Faust-Goudeau studied pre-law at Wichita State University, and became a photographer and community activist.

==Kansas House of Representatives==
In 2002, she ran for the seat of retiring Kansas State Representative Jonathan Wells, representing the 84th District (inner-city Wichita) - but was defeated by fellow Democrat Donald Betts. However, in 2003, Betts was appointed to fill a state senate vacancy, and by a vote of precinct committeemen and committeewomen, Faust-Goudeau was appointed to fill Betts' vacant seat in the Kansas House of Representatives. In 2004, she was elected to the seat, becoming the first African-American woman elected to represent the district. In 2006, she was re-elected to the seat.

==Kansas Senate==
In 2008, Faust-Goudeau was elected to the Kansas Senate, representing the 29th District (Wichita) -- becoming, upon inauguration in 2009, the first African-American woman in the state senate's history, and one of the only two African-Americans in the Kansas Senate (as of January 2016). She is currently Senate Assistant Minority Leader.

She was re-elected by wide margins in 2012, 2016 (unopposed), and 2020, when she received 71.1% of the vote.

Her 29th Senate district—predominantly inner-city central/north-central and northeast Wichita—includes most of the minority neighborhoods—and the city's poorest people, along with its richest.

===Positions===
Faust-Goudeau characterizes herself as a "Republicrat," representing her district's voters regardless of party. Senate Minority Leader Anthony Hensley has characterized her as "the strongest pro-family legislator in the Legislature," building her career chiefly on helping families and children.

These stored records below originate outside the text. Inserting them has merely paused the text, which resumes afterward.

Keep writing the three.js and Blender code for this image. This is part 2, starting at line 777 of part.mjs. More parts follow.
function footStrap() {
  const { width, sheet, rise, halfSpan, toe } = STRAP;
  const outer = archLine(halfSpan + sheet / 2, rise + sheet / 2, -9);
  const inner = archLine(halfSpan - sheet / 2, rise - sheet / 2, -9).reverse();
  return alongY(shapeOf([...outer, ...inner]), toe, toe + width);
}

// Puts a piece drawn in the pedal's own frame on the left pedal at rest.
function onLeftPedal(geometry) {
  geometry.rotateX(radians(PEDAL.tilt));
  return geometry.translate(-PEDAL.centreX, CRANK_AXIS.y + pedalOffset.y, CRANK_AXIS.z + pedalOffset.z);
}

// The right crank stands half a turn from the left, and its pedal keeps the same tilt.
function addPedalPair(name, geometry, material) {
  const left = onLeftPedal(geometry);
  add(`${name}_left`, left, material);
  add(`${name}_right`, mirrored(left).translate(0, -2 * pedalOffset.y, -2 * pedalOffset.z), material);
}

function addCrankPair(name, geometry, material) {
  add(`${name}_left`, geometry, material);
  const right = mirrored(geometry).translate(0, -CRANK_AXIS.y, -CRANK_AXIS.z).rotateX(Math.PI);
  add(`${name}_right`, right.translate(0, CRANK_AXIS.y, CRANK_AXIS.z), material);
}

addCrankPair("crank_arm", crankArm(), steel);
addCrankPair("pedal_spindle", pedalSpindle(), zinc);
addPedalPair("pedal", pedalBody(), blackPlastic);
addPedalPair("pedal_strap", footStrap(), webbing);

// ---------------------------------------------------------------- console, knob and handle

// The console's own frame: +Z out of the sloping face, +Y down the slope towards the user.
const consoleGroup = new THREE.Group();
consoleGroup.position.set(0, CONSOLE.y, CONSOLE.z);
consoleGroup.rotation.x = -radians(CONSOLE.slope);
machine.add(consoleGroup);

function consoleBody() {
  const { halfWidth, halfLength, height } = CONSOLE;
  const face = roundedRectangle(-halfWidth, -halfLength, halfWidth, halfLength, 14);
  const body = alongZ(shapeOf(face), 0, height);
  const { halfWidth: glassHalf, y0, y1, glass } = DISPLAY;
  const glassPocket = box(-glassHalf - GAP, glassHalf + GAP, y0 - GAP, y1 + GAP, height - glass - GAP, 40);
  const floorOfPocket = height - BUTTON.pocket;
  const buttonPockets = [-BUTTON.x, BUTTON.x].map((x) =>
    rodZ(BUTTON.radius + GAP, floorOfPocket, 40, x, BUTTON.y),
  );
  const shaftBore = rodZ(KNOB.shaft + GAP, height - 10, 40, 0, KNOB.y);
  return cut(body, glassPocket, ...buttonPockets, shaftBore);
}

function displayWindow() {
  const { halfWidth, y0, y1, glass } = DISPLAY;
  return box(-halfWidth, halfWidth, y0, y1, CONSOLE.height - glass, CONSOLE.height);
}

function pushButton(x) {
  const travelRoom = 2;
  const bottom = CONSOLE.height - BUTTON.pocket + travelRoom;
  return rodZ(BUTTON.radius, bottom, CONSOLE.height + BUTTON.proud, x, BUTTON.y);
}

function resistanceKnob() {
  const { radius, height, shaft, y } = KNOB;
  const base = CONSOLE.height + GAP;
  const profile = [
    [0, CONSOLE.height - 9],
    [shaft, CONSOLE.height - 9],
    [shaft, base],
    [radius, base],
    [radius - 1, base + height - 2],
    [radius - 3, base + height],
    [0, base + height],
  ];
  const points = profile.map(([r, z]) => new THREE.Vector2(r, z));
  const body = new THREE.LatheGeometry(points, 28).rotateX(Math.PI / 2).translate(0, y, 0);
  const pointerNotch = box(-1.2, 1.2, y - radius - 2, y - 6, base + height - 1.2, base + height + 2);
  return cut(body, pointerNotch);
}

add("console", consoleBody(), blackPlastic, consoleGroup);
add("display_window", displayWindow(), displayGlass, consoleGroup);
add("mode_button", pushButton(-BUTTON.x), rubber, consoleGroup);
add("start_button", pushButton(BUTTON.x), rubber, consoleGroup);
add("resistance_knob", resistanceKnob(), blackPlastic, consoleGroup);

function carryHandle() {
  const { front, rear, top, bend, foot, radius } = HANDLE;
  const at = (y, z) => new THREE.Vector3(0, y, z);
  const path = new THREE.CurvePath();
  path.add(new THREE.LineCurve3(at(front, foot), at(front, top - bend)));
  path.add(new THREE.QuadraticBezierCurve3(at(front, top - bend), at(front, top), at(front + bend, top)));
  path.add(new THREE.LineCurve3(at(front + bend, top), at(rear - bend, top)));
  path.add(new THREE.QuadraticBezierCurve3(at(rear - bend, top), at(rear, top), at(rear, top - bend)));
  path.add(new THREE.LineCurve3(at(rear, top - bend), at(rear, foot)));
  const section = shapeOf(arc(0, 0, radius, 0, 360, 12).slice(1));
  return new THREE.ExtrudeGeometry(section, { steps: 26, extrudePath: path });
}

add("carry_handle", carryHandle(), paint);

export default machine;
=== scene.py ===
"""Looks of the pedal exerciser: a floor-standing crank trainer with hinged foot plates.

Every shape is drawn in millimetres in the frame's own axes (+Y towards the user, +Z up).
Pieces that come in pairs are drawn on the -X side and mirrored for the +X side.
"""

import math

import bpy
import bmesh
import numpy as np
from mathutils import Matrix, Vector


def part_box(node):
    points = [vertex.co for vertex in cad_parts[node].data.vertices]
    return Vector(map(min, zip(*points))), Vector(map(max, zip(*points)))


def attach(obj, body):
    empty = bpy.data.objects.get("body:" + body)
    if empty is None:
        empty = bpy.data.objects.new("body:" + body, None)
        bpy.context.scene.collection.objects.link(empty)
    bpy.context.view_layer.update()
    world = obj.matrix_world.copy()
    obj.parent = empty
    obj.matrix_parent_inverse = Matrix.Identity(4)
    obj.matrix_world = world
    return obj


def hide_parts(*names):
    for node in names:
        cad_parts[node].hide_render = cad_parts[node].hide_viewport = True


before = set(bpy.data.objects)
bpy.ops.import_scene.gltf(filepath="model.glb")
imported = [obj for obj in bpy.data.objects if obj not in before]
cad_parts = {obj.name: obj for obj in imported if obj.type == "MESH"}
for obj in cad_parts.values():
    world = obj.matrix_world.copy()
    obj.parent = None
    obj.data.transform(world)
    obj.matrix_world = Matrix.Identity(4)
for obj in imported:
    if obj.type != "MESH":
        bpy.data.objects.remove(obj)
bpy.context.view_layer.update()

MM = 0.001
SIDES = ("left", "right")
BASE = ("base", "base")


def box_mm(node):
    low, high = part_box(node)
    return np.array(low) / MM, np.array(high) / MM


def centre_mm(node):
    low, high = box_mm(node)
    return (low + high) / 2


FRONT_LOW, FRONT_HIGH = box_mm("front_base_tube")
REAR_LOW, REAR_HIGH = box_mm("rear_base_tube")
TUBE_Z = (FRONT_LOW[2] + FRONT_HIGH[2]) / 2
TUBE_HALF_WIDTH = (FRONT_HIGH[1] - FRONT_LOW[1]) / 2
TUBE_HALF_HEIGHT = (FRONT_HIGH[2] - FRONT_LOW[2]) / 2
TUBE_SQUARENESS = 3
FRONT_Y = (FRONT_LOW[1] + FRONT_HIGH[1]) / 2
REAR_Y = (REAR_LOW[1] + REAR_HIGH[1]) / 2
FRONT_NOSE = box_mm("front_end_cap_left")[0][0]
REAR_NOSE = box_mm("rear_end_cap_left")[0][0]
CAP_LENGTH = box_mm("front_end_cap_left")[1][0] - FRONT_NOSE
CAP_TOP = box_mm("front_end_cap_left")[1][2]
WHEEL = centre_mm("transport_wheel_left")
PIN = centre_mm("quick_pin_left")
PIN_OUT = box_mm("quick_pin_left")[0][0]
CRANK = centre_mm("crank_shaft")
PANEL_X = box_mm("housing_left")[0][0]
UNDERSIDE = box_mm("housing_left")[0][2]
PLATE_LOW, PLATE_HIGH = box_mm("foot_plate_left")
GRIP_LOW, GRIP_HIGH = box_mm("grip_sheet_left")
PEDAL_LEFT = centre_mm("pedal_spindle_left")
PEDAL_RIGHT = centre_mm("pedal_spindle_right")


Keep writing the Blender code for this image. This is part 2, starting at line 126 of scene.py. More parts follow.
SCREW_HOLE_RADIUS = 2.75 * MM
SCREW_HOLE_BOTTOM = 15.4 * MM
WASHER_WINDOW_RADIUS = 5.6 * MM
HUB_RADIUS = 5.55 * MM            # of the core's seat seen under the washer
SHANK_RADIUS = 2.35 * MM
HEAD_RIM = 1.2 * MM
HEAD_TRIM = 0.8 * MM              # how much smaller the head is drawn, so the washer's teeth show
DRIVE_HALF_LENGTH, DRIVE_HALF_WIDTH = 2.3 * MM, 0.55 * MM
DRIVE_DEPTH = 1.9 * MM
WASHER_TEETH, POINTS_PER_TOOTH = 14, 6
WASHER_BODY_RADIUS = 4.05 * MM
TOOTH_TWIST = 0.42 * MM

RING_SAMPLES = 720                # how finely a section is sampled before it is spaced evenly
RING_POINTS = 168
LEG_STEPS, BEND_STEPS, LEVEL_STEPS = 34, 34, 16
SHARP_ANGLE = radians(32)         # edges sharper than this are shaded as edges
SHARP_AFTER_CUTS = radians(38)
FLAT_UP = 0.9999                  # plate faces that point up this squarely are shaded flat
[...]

Faust-Goudeau's chief activity has been in protecting rights and services for seniors, the disabled, children, and the poor.—including children in state custody—and in promoting business/development interests. Some legislation which Faust-Goudeau introduced, which became law:

- "Grandparents' rights" bills, three of which she introduced, became law in 2006-2012—latest became law in 2012 with unanimous Legislative backing—essentially forcing the State and the courts to consider grandparents' for possible custody requests in most child-custody cases in which the State has intervened (e.g.: foster care cases). Prior laws she introduced required grandparents to be heard in foster-care cases, and—if caring for their grandchildren as foster parents—to be reimbursed by the state the same as foster parents.
- Firefighters' insurance bill — became law in 2012 with unanimous Legislative backing—ensuring that the families of firefighters killed in action are able to continue receiving protection under their firefighter's insurance coverage for the first 18 months following their firefighter's death in the line of duty.
- Drug paraphernalia prohibition bill — outlawing the distribution of certain kinds of drug paraphernalia, became law.
- Poor/working-class issues - Representing the inner-city area of Wichita (the state's largest city), Faust-Goudeau frequently takes the lead in speaking out on, and advocating for, the needs and interests of poor and working-class Kansans. Examples include:
- Opposing welfare restrictions. When the newly-libertarian Kansas Legislature in 2015 began a series of "attacks on the poor," these included bills introduced with exceptionally detailed lists of restrictions on welfare recipients, forbidding a wide range of purchases with welfare money, and limiting welfare cash disbursements to $30 per day, severely complicating bill-payment and other financial management issues for welfare recipients -- unusual restrictions which drew international attention. Faust-Goudeau was the most frequently cited opponent of the proposed restrictions. In 2023, she fought, successfully, against a bill that would have made Kansas the fourth state in the nation to withhold Supplemental Nutrition Assistance Program (SNAP) benefits from a parent owing child support.
- Food sales tax elimination bill. With the increasingly-libertarian Kansas Legislature in 2014-2015 opposing taxes at every turn, Faust-Goudeau joined with new Republican/libertarian legislator Michael O'Donnell to propose the elimination of sales taxes on food (widely decried as a "regressive" tax disproportionately affecting the poor and working class families, and outlawed in several other states). Specifically, their Senate Bill 263 would have eliminated the state tax on fruits and vegetables. At the time of the bill, the Kansas sales tax on groceries was among the highest in the nation (second only to Mississippi), further aggravated by Kansas localities often adding additional taxes to groceries. However, during a growing state funding crisis brought on by Republicans' previous tax-cutting measures, the grocery tax-relief bill faced little support from the Republican/Libertarian-controlled legislature and Governor. But, at the close of the 2015 Legislative Session, a variation of Faust-Goudeau's plan passed the Kansas Senate, and (at this writing, June 8, 2015) awaits House approval.
- Suspended and revoked drivers licenses: In the mid-2020s, Fast-Goudeau argued that the suspension or revocation of drivers' licenses, for failure to pay traffic fines, created a "death spiral" for those too poor to pay fines on time -- resulting in unemployment and deteriorating ability to pay, with no way out. Accordingly, she successfully pushed a series of bills granting restricted drivers' licenses for such drivers, to allow them to drive to work and other basically essential functions, while making fine payments. The last bill, SB 500, garnered rare, nearly unanimous votes in the legislature.
- Homeless veterans' assistance: In 2025-2026, Faust proposed allowing homeless veterans the opportunity to replace lost identification documents, at no cost. The measure became law.
- Eviction records expungement: In 2026, Faust-Goudeau proposed a bill to limit the duration of a tenant's visible eviction record. Her bill was blocked in the Senate Judiciary Committee, but its essence quickly re-emerged in another eviction-record-expungement bill that became law, with Faust-Goudeau serving on the Conference Committee that finalized it.

==Sedgwick County Commission candidacy==
In 2010, Faust-Goudeau was the Democratic Party nominee for County Commissioner for the Sedgwick County 1st District. She was defeated by Republican Richard Ranzau.